AIM: Every line must be returned precisely as it is written.

MATERIAL PROVIDED:
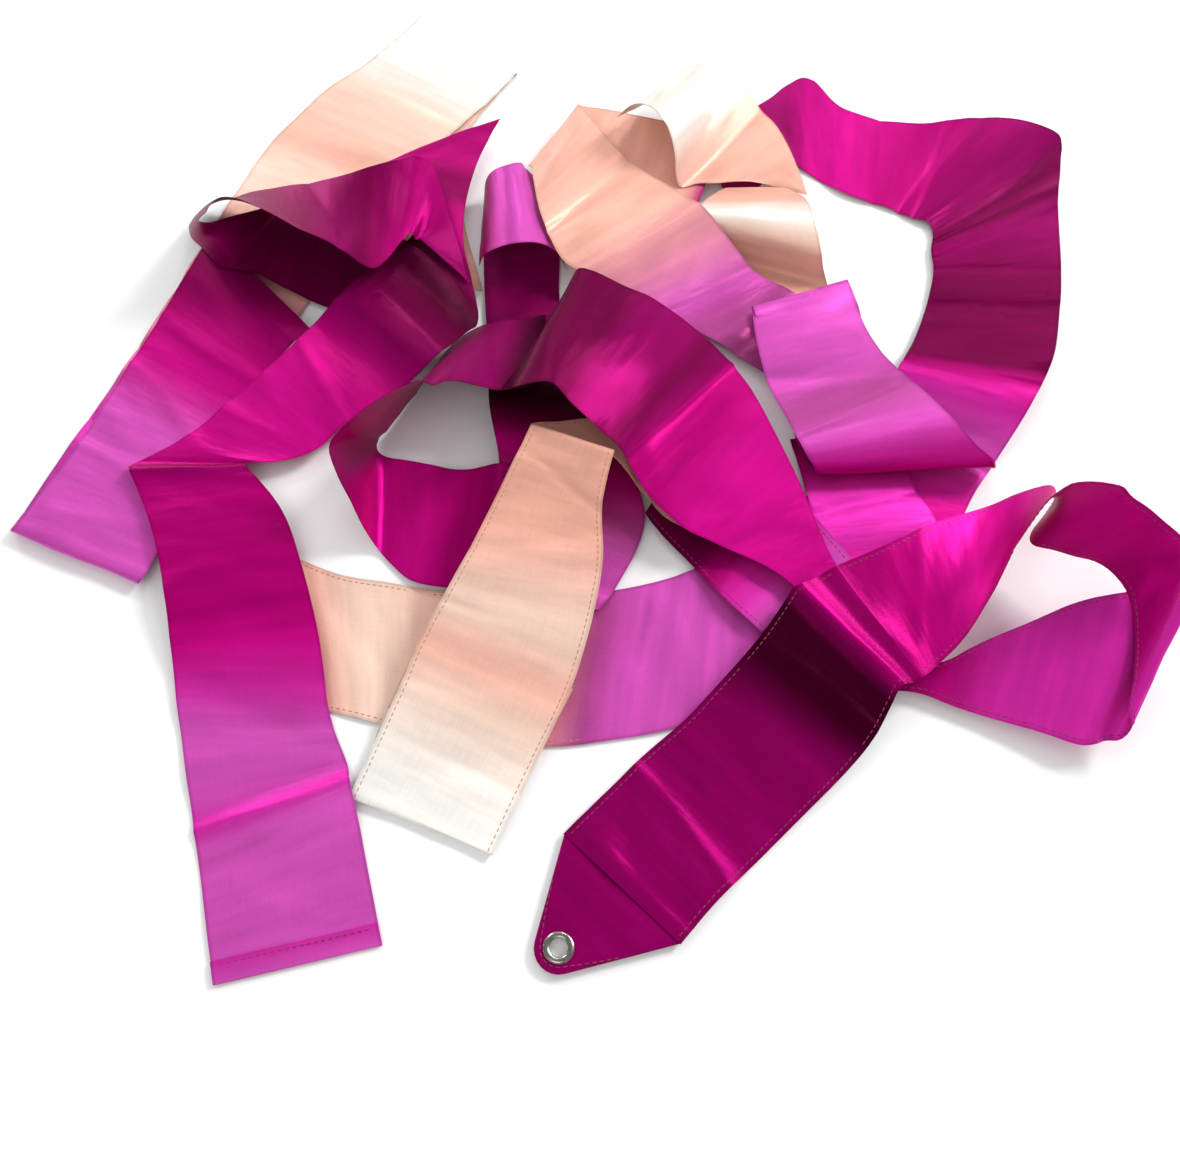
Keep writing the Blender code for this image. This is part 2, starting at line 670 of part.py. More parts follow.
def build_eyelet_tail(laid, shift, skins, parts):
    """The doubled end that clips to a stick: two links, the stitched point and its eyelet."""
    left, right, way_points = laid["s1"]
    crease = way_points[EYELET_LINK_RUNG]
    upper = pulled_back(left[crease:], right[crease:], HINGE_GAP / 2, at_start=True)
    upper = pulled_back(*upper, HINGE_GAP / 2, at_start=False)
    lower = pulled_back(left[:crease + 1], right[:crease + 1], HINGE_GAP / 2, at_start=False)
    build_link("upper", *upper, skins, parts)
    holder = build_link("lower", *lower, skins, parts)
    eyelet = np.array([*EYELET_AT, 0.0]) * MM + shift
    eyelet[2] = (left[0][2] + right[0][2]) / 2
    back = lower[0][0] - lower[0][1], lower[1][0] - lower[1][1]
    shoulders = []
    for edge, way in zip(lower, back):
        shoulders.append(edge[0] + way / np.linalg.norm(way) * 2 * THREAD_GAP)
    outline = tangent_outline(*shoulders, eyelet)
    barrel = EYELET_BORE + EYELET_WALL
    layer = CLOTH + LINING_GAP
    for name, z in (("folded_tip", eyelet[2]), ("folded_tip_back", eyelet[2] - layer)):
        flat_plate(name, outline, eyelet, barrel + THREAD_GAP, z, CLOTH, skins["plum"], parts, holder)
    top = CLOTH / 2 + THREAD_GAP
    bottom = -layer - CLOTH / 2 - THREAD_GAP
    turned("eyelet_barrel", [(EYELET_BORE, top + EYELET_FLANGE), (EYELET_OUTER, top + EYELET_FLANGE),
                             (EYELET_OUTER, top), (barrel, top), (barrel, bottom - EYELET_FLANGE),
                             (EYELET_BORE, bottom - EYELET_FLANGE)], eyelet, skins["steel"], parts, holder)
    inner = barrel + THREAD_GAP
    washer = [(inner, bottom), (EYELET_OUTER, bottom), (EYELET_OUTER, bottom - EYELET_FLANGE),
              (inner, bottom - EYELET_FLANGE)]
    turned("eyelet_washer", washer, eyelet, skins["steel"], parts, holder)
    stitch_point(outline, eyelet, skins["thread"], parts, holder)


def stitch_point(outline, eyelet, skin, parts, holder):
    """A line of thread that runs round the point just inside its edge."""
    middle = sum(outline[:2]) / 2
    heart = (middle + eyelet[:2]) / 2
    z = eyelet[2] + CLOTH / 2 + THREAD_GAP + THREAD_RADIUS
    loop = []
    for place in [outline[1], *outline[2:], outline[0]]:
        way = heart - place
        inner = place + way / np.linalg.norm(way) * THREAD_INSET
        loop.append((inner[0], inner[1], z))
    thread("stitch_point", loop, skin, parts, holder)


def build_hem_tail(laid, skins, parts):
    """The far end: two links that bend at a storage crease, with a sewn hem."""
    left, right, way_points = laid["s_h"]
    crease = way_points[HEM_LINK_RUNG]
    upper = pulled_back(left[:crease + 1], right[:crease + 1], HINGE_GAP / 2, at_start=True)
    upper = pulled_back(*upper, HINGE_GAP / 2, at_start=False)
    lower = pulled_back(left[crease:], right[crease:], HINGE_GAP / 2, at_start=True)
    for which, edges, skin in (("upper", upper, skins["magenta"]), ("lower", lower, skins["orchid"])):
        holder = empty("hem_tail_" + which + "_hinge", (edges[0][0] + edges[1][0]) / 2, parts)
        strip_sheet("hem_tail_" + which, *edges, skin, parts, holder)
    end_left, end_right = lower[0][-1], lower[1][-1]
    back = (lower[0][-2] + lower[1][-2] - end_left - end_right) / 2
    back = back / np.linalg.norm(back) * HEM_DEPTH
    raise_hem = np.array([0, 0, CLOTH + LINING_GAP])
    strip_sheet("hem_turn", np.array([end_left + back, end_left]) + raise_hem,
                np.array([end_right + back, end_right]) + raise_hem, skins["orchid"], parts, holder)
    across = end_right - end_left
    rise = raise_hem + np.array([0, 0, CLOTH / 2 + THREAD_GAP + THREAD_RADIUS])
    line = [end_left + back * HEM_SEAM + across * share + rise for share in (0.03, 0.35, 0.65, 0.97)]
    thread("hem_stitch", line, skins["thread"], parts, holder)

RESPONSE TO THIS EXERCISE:
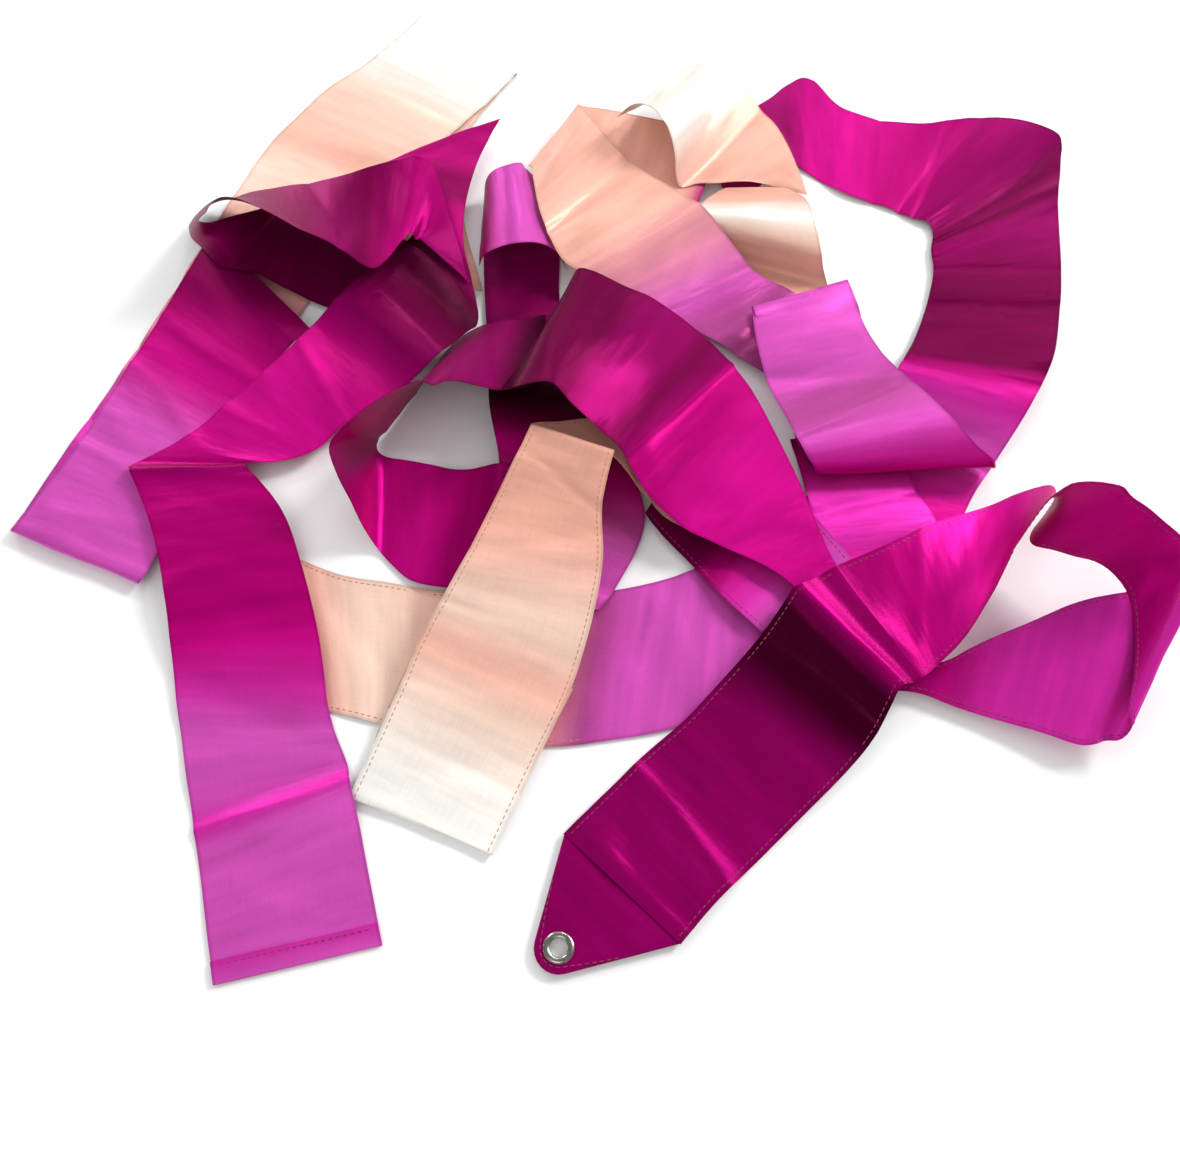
Keep writing the Blender code for this image. This is part 2, starting at line 670 of part.py. More parts follow.
def build_eyelet_tail(laid, shift, skins, parts):
    """The doubled end that clips to a stick: two links, the stitched point and its eyelet."""
    left, right, way_points = laid["s1"]
    crease = way_points[EYELET_LINK_RUNG]
    upper = pulled_back(left[crease:], right[crease:], HINGE_GAP / 2, at_start=True)
    upper = pulled_back(*upper, HINGE_GAP / 2, at_start=False)
    lower = pulled_back(left[:crease + 1], right[:crease + 1], HINGE_GAP / 2, at_start=False)
    build_link("upper", *upper, skins, parts)
    holder = build_link("lower", *lower, skins, parts)
    eyelet = np.array([*EYELET_AT, 0.0]) * MM + shift
    eyelet[2] = (left[0][2] + right[0][2]) / 2
    back = lower[0][0] - lower[0][1], lower[1][0] - lower[1][1]
    shoulders = []
    for edge, way in zip(lower, back):
        shoulders.append(edge[0] + way / np.linalg.norm(way) * 2 * THREAD_GAP)
    outline = tangent_outline(*shoulders, eyelet)
    barrel = EYELET_BORE + EYELET_WALL
    layer = CLOTH + LINING_GAP
    for name, z in (("folded_tip", eyelet[2]), ("folded_tip_back", eyelet[2] - layer)):
        flat_plate(name, outline, eyelet, barrel + THREAD_GAP, z, CLOTH, skins["plum"], parts, holder)
    top = CLOTH / 2 + THREAD_GAP
    bottom = -layer - CLOTH / 2 - THREAD_GAP
    turned("eyelet_barrel", [(EYELET_BORE, top + EYELET_FLANGE), (EYELET_OUTER, top + EYELET_FLANGE),
                             (EYELET_OUTER, top), (barrel, top), (barrel, bottom - EYELET_FLANGE),
                             (EYELET_BORE, bottom - EYELET_FLANGE)], eyelet, skins["steel"], parts, holder)
    inner = barrel + THREAD_GAP
    washer = [(inner, bottom), (EYELET_OUTER, bottom), (EYELET_OUTER, bottom - EYELET_FLANGE),
              (inner, bottom - EYELET_FLANGE)]
    turned("eyelet_washer", washer, eyelet, skins["steel"], parts, holder)
    stitch_point(outline, eyelet, skins["thread"], parts, holder)


def stitch_point(outline, eyelet, skin, parts, holder):
    """A line of thread that runs round the point just inside its edge."""
    middle = sum(outline[:2]) / 2
    heart = (middle + eyelet[:2]) / 2
    z = eyelet[2] + CLOTH / 2 + THREAD_GAP + THREAD_RADIUS
    loop = []
    for place in [outline[1], *outline[2:], outline[0]]:
        way = heart - place
        inner = place + way / np.linalg.norm(way) * THREAD_INSET
        loop.append((inner[0], inner[1], z))
    thread("stitch_point", loop, skin, parts, holder)


def build_hem_tail(laid, skins, parts):
    """The far end: two links that bend at a storage crease, with a sewn hem."""
    left, right, way_points = laid["s_h"]
    crease = way_points[HEM_LINK_RUNG]
    upper = pulled_back(left[:crease + 1], right[:crease + 1], HINGE_GAP / 2, at_start=True)
    upper = pulled_back(*upper, HINGE_GAP / 2, at_start=False)
    lower = pulled_back(left[crease:], right[crease:], HINGE_GAP / 2, at_start=True)
    for which, edges, skin in (("upper", upper, skins["magenta"]), ("lower", lower, skins["orchid"])):
        holder = empty("hem_tail_" + which + "_hinge", (edges[0][0] + edges[1][0]) / 2, parts)
        strip_sheet("hem_tail_" + which, *edges, skin, parts, holder)
    end_left, end_right = lower[0][-1], lower[1][-1]
    back = (lower[0][-2] + lower[1][-2] - end_left - end_right) / 2
    back = back / np.linalg.norm(back) * HEM_DEPTH
    raise_hem = np.array([0, 0, CLOTH + LINING_GAP])
    strip_sheet("hem_turn", np.array([end_left + back, end_left]) + raise_hem,
                np.array([end_right + back, end_right]) + raise_hem, skins["orchid"], parts, holder)
    across = end_right - end_left
    rise = raise_hem + np.array([0, 0, CLOTH / 2 + THREAD_GAP + THREAD_RADIUS])
    line = [end_left + back * HEM_SEAM + across * share + rise for share in (0.03, 0.35, 0.65, 0.97)]
    thread("hem_stitch", line, skins["thread"], parts, holder)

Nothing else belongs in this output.